Only the lines between the line with "const candyCup = new THREE.Group();" and the line with "cad_parts[node].hide_render = cad_parts[node].hide_viewport", together with those two lines themselves, are to be copied exactly.

**DATA SEGMENT:**
┏━━

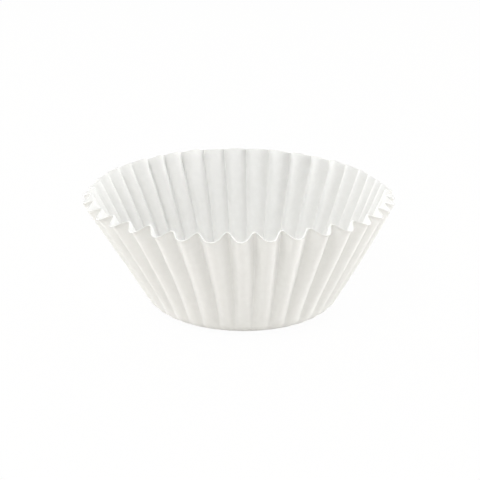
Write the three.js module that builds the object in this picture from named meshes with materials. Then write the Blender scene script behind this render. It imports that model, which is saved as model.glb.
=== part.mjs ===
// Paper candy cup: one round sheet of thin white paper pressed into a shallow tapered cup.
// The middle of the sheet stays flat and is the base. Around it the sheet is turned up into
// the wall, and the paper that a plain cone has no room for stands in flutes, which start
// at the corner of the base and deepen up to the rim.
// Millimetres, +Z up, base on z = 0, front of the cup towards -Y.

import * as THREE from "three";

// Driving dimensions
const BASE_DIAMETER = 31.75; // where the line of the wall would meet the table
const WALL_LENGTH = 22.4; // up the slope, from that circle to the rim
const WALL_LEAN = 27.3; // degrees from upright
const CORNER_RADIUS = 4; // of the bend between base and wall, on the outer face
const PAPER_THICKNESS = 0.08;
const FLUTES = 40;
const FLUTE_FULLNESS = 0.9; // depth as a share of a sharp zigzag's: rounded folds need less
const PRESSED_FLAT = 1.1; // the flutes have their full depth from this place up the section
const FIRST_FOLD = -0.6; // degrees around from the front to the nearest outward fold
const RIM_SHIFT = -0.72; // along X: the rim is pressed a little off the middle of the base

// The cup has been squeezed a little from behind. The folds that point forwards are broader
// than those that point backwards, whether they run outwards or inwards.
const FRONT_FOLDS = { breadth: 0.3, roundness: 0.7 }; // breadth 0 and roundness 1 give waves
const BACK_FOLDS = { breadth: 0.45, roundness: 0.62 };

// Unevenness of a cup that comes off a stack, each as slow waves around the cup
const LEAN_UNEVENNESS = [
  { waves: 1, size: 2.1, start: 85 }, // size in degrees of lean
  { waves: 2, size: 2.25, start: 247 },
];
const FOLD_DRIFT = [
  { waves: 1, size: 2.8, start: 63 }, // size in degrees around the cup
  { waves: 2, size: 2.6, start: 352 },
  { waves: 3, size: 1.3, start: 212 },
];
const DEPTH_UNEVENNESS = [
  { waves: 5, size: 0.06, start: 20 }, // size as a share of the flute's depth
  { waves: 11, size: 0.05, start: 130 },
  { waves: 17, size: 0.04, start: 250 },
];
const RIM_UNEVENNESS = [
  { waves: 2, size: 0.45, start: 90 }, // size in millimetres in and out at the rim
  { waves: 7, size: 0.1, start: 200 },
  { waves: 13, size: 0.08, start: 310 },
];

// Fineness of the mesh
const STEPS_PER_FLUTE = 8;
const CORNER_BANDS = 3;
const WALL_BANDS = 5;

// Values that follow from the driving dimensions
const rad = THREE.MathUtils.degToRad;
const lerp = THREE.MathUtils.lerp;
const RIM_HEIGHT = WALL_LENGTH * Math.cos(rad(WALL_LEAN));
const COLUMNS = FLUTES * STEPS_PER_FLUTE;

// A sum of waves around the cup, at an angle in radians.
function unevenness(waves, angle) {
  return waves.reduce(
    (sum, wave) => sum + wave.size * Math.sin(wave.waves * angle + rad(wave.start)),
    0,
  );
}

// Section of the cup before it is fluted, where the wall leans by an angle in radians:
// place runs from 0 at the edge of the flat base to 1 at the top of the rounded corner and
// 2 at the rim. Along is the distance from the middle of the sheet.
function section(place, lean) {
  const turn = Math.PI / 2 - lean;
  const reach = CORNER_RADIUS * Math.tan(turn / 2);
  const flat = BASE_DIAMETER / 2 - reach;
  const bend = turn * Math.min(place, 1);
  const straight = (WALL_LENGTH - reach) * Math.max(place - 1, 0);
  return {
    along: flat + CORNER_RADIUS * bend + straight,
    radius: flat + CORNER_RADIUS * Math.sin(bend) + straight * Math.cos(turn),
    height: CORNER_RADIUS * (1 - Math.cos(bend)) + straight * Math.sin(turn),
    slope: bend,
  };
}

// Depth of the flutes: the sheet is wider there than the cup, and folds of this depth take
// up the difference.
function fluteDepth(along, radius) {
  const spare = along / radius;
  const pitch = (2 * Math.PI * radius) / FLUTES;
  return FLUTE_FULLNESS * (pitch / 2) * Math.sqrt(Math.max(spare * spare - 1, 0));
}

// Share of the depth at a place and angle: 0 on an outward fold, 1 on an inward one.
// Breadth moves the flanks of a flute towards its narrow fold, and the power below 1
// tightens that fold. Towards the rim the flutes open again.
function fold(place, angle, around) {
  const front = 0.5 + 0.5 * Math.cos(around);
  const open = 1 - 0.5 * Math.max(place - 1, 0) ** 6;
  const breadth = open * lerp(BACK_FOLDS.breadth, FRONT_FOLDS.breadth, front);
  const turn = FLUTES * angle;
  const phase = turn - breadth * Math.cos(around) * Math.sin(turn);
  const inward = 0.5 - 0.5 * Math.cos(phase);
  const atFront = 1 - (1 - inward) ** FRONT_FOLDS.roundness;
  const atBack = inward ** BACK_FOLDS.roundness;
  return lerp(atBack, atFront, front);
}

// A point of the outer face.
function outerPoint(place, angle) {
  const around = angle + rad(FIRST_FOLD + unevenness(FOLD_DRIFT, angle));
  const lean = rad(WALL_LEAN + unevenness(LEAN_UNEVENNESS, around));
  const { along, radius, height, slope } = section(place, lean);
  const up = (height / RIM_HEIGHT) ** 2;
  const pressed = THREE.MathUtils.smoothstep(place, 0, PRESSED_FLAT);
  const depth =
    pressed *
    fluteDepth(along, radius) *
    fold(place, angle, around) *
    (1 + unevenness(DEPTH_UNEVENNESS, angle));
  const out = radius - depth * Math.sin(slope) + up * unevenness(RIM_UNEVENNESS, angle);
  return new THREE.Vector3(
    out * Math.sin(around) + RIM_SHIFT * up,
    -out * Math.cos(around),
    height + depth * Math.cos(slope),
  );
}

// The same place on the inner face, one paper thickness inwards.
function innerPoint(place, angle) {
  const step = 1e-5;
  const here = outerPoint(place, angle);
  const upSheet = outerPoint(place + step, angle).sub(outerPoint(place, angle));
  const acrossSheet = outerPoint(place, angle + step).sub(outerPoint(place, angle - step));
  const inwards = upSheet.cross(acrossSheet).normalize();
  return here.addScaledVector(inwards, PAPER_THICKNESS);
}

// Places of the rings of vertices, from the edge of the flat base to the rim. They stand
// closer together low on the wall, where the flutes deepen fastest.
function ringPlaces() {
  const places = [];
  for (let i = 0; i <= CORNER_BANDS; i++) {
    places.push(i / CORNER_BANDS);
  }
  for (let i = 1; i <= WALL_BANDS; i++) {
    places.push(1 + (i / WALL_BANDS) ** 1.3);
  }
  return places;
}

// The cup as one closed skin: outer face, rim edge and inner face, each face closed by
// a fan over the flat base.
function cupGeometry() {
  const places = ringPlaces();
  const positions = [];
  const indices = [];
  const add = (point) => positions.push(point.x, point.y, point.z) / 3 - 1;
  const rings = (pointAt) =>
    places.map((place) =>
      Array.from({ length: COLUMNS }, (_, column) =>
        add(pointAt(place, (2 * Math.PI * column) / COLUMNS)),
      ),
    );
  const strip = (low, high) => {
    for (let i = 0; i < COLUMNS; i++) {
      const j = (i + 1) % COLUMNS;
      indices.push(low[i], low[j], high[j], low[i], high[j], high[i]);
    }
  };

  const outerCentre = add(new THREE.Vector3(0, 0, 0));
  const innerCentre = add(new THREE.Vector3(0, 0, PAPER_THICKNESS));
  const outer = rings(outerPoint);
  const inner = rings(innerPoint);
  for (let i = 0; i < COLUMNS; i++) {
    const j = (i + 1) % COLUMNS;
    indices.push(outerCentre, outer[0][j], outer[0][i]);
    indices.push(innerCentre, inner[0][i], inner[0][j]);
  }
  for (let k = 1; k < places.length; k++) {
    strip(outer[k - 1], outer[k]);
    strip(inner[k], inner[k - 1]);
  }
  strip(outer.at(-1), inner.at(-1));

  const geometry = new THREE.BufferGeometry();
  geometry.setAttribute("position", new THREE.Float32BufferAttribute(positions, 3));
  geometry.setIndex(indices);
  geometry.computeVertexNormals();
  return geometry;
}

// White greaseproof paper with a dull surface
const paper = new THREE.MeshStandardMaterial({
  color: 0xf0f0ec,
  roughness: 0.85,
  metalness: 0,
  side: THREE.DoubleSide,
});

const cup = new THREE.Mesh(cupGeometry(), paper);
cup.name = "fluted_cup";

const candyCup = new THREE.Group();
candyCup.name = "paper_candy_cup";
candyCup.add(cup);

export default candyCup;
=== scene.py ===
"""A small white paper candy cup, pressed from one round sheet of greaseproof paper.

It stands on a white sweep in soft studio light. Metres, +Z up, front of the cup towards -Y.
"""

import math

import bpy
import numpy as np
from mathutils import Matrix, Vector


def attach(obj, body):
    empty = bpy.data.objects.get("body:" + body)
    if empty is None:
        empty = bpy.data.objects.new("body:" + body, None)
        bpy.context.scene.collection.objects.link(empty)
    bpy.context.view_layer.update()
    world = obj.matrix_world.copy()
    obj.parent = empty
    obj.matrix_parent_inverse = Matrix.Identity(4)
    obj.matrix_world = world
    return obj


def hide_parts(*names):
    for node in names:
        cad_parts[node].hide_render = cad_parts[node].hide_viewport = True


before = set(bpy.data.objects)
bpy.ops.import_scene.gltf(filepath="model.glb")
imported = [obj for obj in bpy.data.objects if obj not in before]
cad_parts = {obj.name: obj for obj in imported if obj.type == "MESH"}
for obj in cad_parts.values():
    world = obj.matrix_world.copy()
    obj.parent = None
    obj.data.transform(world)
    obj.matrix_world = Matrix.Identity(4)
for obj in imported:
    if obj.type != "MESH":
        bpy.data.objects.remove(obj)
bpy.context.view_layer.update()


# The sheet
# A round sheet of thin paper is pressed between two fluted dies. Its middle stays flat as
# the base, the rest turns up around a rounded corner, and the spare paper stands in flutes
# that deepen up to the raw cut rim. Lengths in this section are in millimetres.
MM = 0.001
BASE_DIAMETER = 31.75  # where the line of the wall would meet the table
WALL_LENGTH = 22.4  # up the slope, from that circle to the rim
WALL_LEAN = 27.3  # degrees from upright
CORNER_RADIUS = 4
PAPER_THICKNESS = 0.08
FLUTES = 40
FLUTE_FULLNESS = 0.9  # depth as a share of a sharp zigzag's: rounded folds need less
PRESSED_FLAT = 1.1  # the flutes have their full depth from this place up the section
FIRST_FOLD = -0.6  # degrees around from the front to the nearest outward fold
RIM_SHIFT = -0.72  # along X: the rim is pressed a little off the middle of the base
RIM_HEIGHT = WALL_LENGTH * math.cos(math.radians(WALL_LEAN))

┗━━

**OUTPUT FOR THIS TASK:**
const candyCup = new THREE.Group();
candyCup.name = "paper_candy_cup";
candyCup.add(cup);

export default candyCup;
=== scene.py ===
"""A small white paper candy cup, pressed from one round sheet of greaseproof paper.

It stands on a white sweep in soft studio light. Metres, +Z up, front of the cup towards -Y.
"""

import math

import bpy
import numpy as np
from mathutils import Matrix, Vector


def attach(obj, body):
    empty = bpy.data.objects.get("body:" + body)
    if empty is None:
        empty = bpy.data.objects.new("body:" + body, None)
        bpy.context.scene.collection.objects.link(empty)
    bpy.context.view_layer.update()
    world = obj.matrix_world.copy()
    obj.parent = empty
    obj.matrix_parent_inverse = Matrix.Identity(4)
    obj.matrix_world = world
    return obj


def hide_parts(*names):
    for node in names:
        cad_parts[node].hide_render = cad_parts[node].hide_viewport = True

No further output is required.